(Object modeling scripts)

Start

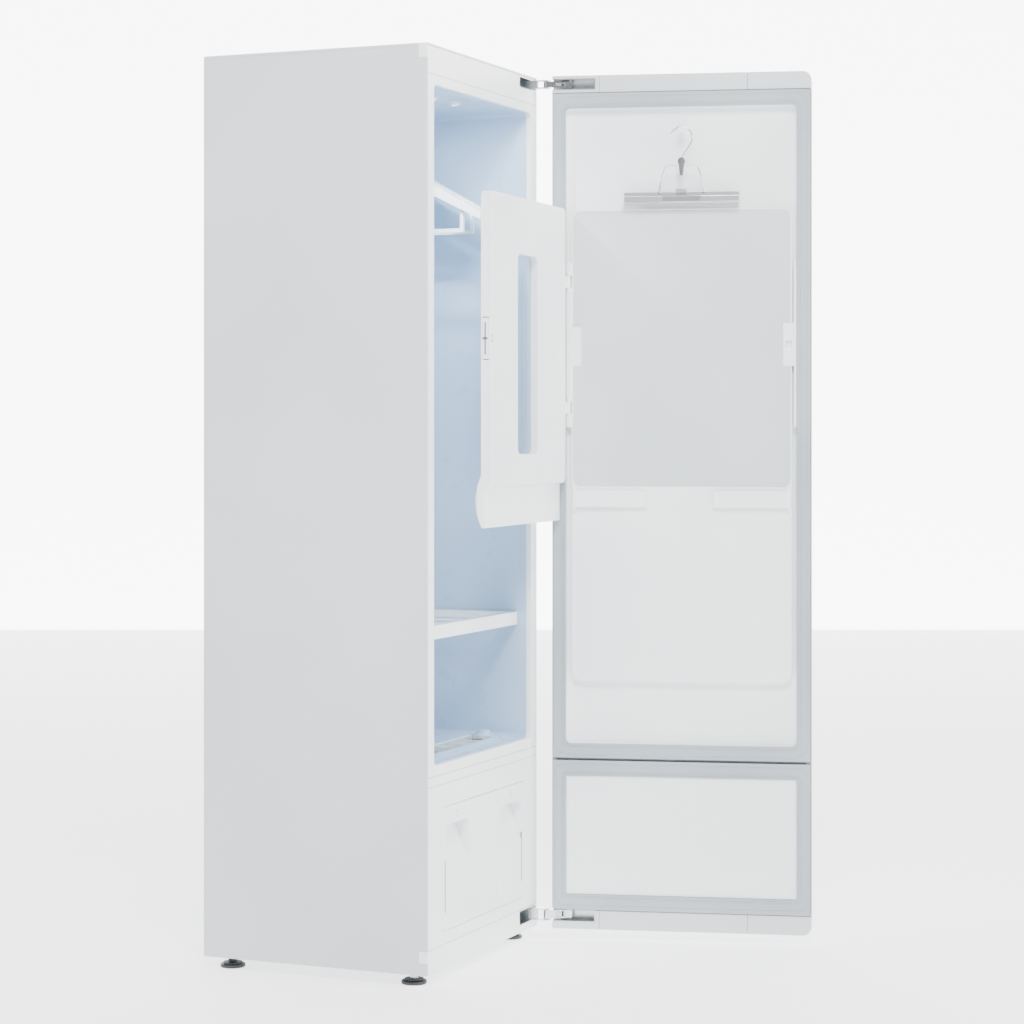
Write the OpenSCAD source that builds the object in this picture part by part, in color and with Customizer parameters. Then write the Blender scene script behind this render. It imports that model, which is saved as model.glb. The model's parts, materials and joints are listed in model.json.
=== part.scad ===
// Steam garment cabinet whose door carries a trouser press. Millimetres, +Z up.
// The origin is on the floor under the centre of the cabinet, the front faces -Y,
// and the model stands with the door and the press cover open.

/* [Cabinet] */
// Overall width of the cabinet
cabinet_w = 595; // [560:1:720]
// Depth of the cabinet without its door
cabinet_d = 530; // [500:1:640]
// Height of the cabinet above the floor
cabinet_h = 1960; // [1900:5:2360]
// Height of the levelling feet
foot_h = 25; // [20:1:35]
// Thickness of the side panels
side_t = 3; // [2:0.5:3]
// Thickness of the top cover's rim
top_t = 6; // [4:1:8]
// Wall of the moulded panels and covers
wall = 3; // [2:0.5:4]
// Visible joint between neighbouring front panels
seam = 0.6; // [0.3:0.1:1.5]

/* [Chamber] */
// Width of the stile on each side of the opening
stile_w = 33; // [28:1:45]
// Height of the chamber's sill above the floor
sill_z = 457; // [445:1:520]
// Distance from the chamber's ceiling to the top of the cabinet
head_gap = 83; // [80:1:110]
// Radius of the opening's corners
opening_r = 12; // [6:1:20]
// Depth of the front frame
frame_t = 12; // [10:1:20]
// Space behind the chamber's back wall for the air duct
duct_gap = 40; // [30:1:60]
// Height of the shelf's top above the chamber floor
shelf_rise = 286; // [200:1:400]
// Height of the shelf's front bar
shelf_bar_h = 29; // [20:1:36]

/* [Water tanks] */
// Width of the panel that holds both tanks
tank_panel_w = 455; // [440:1:480]
// Lower edge of the tank panel
tank_z = 104; // [95:1:120]
// Height of the tank panel
tank_h = 260; // [230:1:290]
// Width of the fixed panel between the tanks
tank_mid_w = 140; // [120:1:180]
// Depth of each tank
tank_d = 190; // [150:1:230]
// Corner radius of the tank panel
tank_r = 20; // [12:1:30]
// Gap round each tank front
tank_gap = 1; // [0.5:0.5:2]

/* [Door] */
// Width of the door
door_w = 586; // [550:1:710]
// Thickness of the door
door_t = 50; // [44:1:60]
// Angle that the door stands open
door_open = 104.2; // [95:0.1:110]
// Gap between the shut door and the cabinet
door_gap = 4; // [3:0.5:6]
// Corner radius at the door's free side
door_r = 20; // [10:1:30]
// Height of the door's end caps
cap_h = 39; // [36:1:45]
// Width of the gasket frame
gasket_w = 30; // [20:1:36]
// Depth of the liner's recess below the gasket seat
liner_depth = 18; // [12:1:24]

/* [Trouser press] */
// Width of the pressing bed
bed_w = 496; // [470:1:510]
// Height of the pressing pad
pad_h = 626; // [560:1:680]
// Height of the whole bed
bed_h = 1066; // [1000:1:1200]
// Distance from the top of the pad to the top of the cabinet
bed_drop = 305; // [290:1:340]
// Thickness of the press cover
cover_t = 21; // [18:1:26]
// Angle that the cover stands open from the bed
cover_open = 101; // [90:1:108]
// Width of the cover's window
window_w = 130; // [100:1:160]
// Height of the cover's window
window_h = 430; // [380:1:470]
// Height of the trouser clamp arms
arm_h = 38; // [28:1:44]
// Thickness of the trouser clamp arms
arm_t = 10; // [7:0.5:11]

/* [Hidden] */
$fn = 48;

// Cabinet planes
half_w = cabinet_w / 2;
front_y = -cabinet_d / 2;
back_y = cabinet_d / 2;
inner_w = half_w - side_t;
shell_top = cabinet_h - top_t;
panel_t = 27;
sheet_t = 1.5;
base_h = 15;

// Front panels, from the floor up
kick_top = 76;
fascia_top = 413.4;
strip_top = 434;
head_z = cabinet_h - head_gap;
frame_top = head_z + 20;
open_w = cabinet_w - 2 * stile_w;

// Chamber
liner_front = front_y + frame_t;
liner_back = back_y - duct_gap;
chamber_w = open_w / 2;
shelf_z = sill_z + shelf_rise;

// Corner caps on the side panels
corner_d = 20;
corner_top_h = 30;
corner_low = [51, 75];

// Door hinge chain. Pivots are measured from the cabinet's front right corner,
// with the door standing open
hinge_x = half_w;
arm_pivot = [-32.5, 13];
door_edge = [-20.5, -45.7];
door_pin = [40, 22];
notch_d = 22;
pin_r = 3;
pin_fit = 0.05;
pocket_w = 92;
pocket_x = -99.5;
pocket_d = 47;
box_t = 2;
hinge_top = [cabinet_h - 30, 21, 13];
hinge_low = [43, 29, 19];
arm_r = 8;
link_r = 7;
link_room = 0.5;
fork_r = 22;

// Centre about which the linkage turns the door: the one point that a turn through
// the opening angle leaves in place. The arm, the link, this centre and the cabinet
// pin form a parallelogram
shut_edge = [door_w / 2 - half_w, -door_gap];
edge_run = door_edge - shut_edge;
turn_centre = (door_edge + shut_edge) / 2
    + [-edge_run.y, edge_run.x] / (2 * tan(door_open / 2));
door_turn = 180 + door_open;
pin_place = door_edge
    + [door_pin.x * cos(door_turn) - door_pin.y * sin(door_turn),
       door_pin.x * sin(door_turn) + door_pin.y * cos(door_turn)];
knuckle = arm_pivot + pin_place - turn_centre;

// Door planes: s runs from the hinge edge, d is the depth from the inner face outwards
door_z = foot_h;
door_top = cabinet_h;
cap_low = door_z + cap_h + 4;
cap_high = door_top - cap_h;
door_mid = door_w / 2;
skin_t = 4;
frame_w = 12;
gasket_split = 411;
gasket_rise = 3.5;
bead = 3;
liner_floor = liner_depth;
door_pocket = [8, 97, 36];

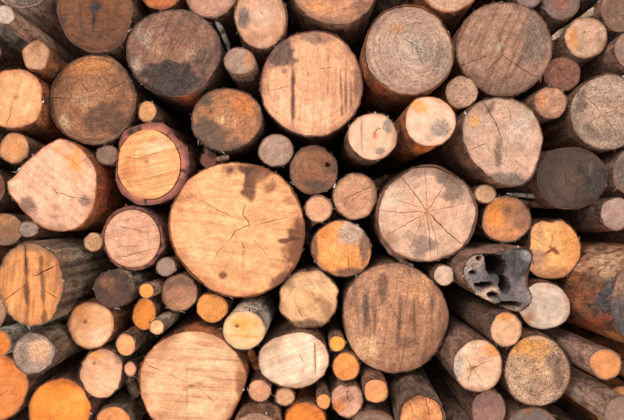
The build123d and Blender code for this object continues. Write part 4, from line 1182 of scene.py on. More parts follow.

End

● **Task to carry out**
Write the entire listing out again, word for word.

● **Written response**
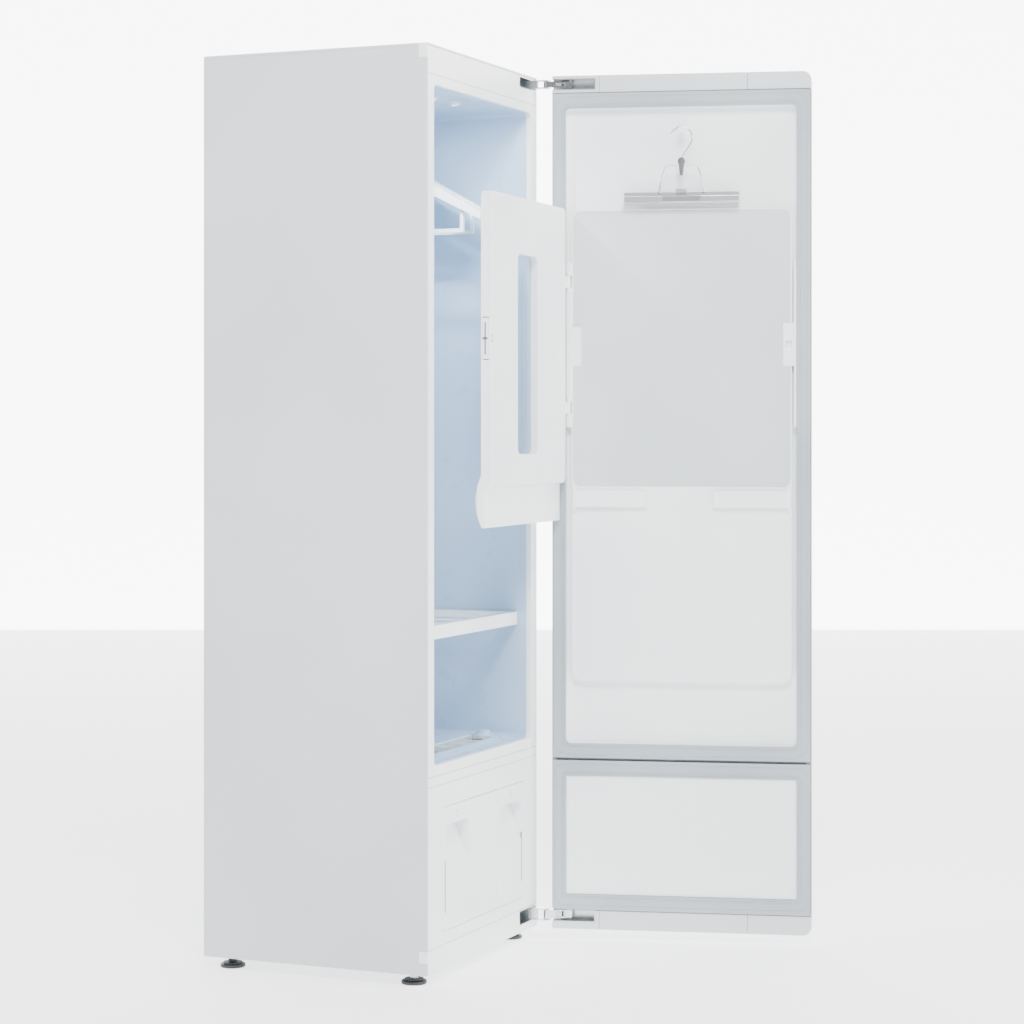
Write the OpenSCAD source that builds the object in this picture part by part, in color and with Customizer parameters. Then write the Blender scene script behind this render. It imports that model, which is saved as model.glb. The model's parts, materials and joints are listed in model.json.
=== part.scad ===
// Steam garment cabinet whose door carries a trouser press. Millimetres, +Z up.
// The origin is on the floor under the centre of the cabinet, the front faces -Y,
// and the model stands with the door and the press cover open.

/* [Cabinet] */
// Overall width of the cabinet
cabinet_w = 595; // [560:1:720]
// Depth of the cabinet without its door
cabinet_d = 530; // [500:1:640]
// Height of the cabinet above the floor
cabinet_h = 1960; // [1900:5:2360]
// Height of the levelling feet
foot_h = 25; // [20:1:35]
// Thickness of the side panels
side_t = 3; // [2:0.5:3]
// Thickness of the top cover's rim
top_t = 6; // [4:1:8]
// Wall of the moulded panels and covers
wall = 3; // [2:0.5:4]
// Visible joint between neighbouring front panels
seam = 0.6; // [0.3:0.1:1.5]

/* [Chamber] */
// Width of the stile on each side of the opening
stile_w = 33; // [28:1:45]
// Height of the chamber's sill above the floor
sill_z = 457; // [445:1:520]
// Distance from the chamber's ceiling to the top of the cabinet
head_gap = 83; // [80:1:110]
// Radius of the opening's corners
opening_r = 12; // [6:1:20]
// Depth of the front frame
frame_t = 12; // [10:1:20]
// Space behind the chamber's back wall for the air duct
duct_gap = 40; // [30:1:60]
// Height of the shelf's top above the chamber floor
shelf_rise = 286; // [200:1:400]
// Height of the shelf's front bar
shelf_bar_h = 29; // [20:1:36]

/* [Water tanks] */
// Width of the panel that holds both tanks
tank_panel_w = 455; // [440:1:480]
// Lower edge of the tank panel
tank_z = 104; // [95:1:120]
// Height of the tank panel
tank_h = 260; // [230:1:290]
// Width of the fixed panel between the tanks
tank_mid_w = 140; // [120:1:180]
// Depth of each tank
tank_d = 190; // [150:1:230]
// Corner radius of the tank panel
tank_r = 20; // [12:1:30]
// Gap round each tank front
tank_gap = 1; // [0.5:0.5:2]

/* [Door] */
// Width of the door
door_w = 586; // [550:1:710]
// Thickness of the door
door_t = 50; // [44:1:60]
// Angle that the door stands open
door_open = 104.2; // [95:0.1:110]
// Gap between the shut door and the cabinet
door_gap = 4; // [3:0.5:6]
// Corner radius at the door's free side
door_r = 20; // [10:1:30]
// Height of the door's end caps
cap_h = 39; // [36:1:45]
// Width of the gasket frame
gasket_w = 30; // [20:1:36]
// Depth of the liner's recess below the gasket seat
liner_depth = 18; // [12:1:24]

/* [Trouser press] */
// Width of the pressing bed
bed_w = 496; // [470:1:510]
// Height of the pressing pad
pad_h = 626; // [560:1:680]
// Height of the whole bed
bed_h = 1066; // [1000:1:1200]
// Distance from the top of the pad to the top of the cabinet
bed_drop = 305; // [290:1:340]
// Thickness of the press cover
cover_t = 21; // [18:1:26]
// Angle that the cover stands open from the bed
cover_open = 101; // [90:1:108]
// Width of the cover's window
window_w = 130; // [100:1:160]
// Height of the cover's window
window_h = 430; // [380:1:470]
// Height of the trouser clamp arms
arm_h = 38; // [28:1:44]
// Thickness of the trouser clamp arms
arm_t = 10; // [7:0.5:11]

/* [Hidden] */
$fn = 48;

// Cabinet planes
half_w = cabinet_w / 2;
front_y = -cabinet_d / 2;
back_y = cabinet_d / 2;
inner_w = half_w - side_t;
shell_top = cabinet_h - top_t;
panel_t = 27;
sheet_t = 1.5;
base_h = 15;

// Front panels, from the floor up
kick_top = 76;
fascia_top = 413.4;
strip_top = 434;
head_z = cabinet_h - head_gap;
frame_top = head_z + 20;
open_w = cabinet_w - 2 * stile_w;

// Chamber
liner_front = front_y + frame_t;
liner_back = back_y - duct_gap;
chamber_w = open_w / 2;
shelf_z = sill_z + shelf_rise;

// Corner caps on the side panels
corner_d = 20;
corner_top_h = 30;
corner_low = [51, 75];

// Door hinge chain. Pivots are measured from the cabinet's front right corner,
// with the door standing open
hinge_x = half_w;
arm_pivot = [-32.5, 13];
door_edge = [-20.5, -45.7];
door_pin = [40, 22];
notch_d = 22;
pin_r = 3;
pin_fit = 0.05;
pocket_w = 92;
pocket_x = -99.5;
pocket_d = 47;
box_t = 2;
hinge_top = [cabinet_h - 30, 21, 13];
hinge_low = [43, 29, 19];
arm_r = 8;
link_r = 7;
link_room = 0.5;
fork_r = 22;

// Centre about which the linkage turns the door: the one point that a turn through
// the opening angle leaves in place. The arm, the link, this centre and the cabinet
// pin form a parallelogram
shut_edge = [door_w / 2 - half_w, -door_gap];
edge_run = door_edge - shut_edge;
turn_centre = (door_edge + shut_edge) / 2
    + [-edge_run.y, edge_run.x] / (2 * tan(door_open / 2));
door_turn = 180 + door_open;
pin_place = door_edge
    + [door_pin.x * cos(door_turn) - door_pin.y * sin(door_turn),
       door_pin.x * sin(door_turn) + door_pin.y * cos(door_turn)];
knuckle = arm_pivot + pin_place - turn_centre;

// Door planes: s runs from the hinge edge, d is the depth from the inner face outwards
door_z = foot_h;
door_top = cabinet_h;
cap_low = door_z + cap_h + 4;
cap_high = door_top - cap_h;
door_mid = door_w / 2;
skin_t = 4;
frame_w = 12;
gasket_split = 411;
gasket_rise = 3.5;
bead = 3;
liner_floor = liner_depth;
door_pocket = [8, 97, 36];

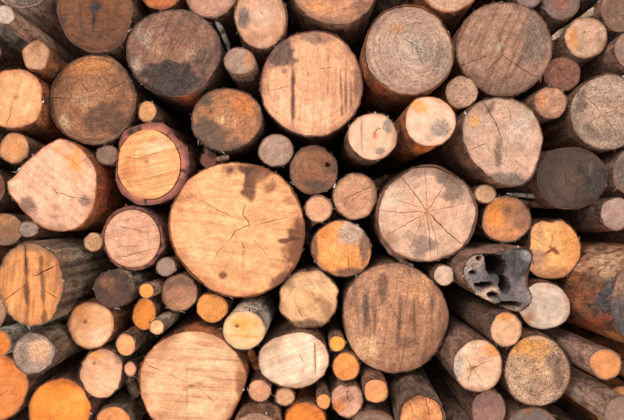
The build123d and Blender code for this object continues. Write part 4, from line 1182 of scene.py on. More parts follow.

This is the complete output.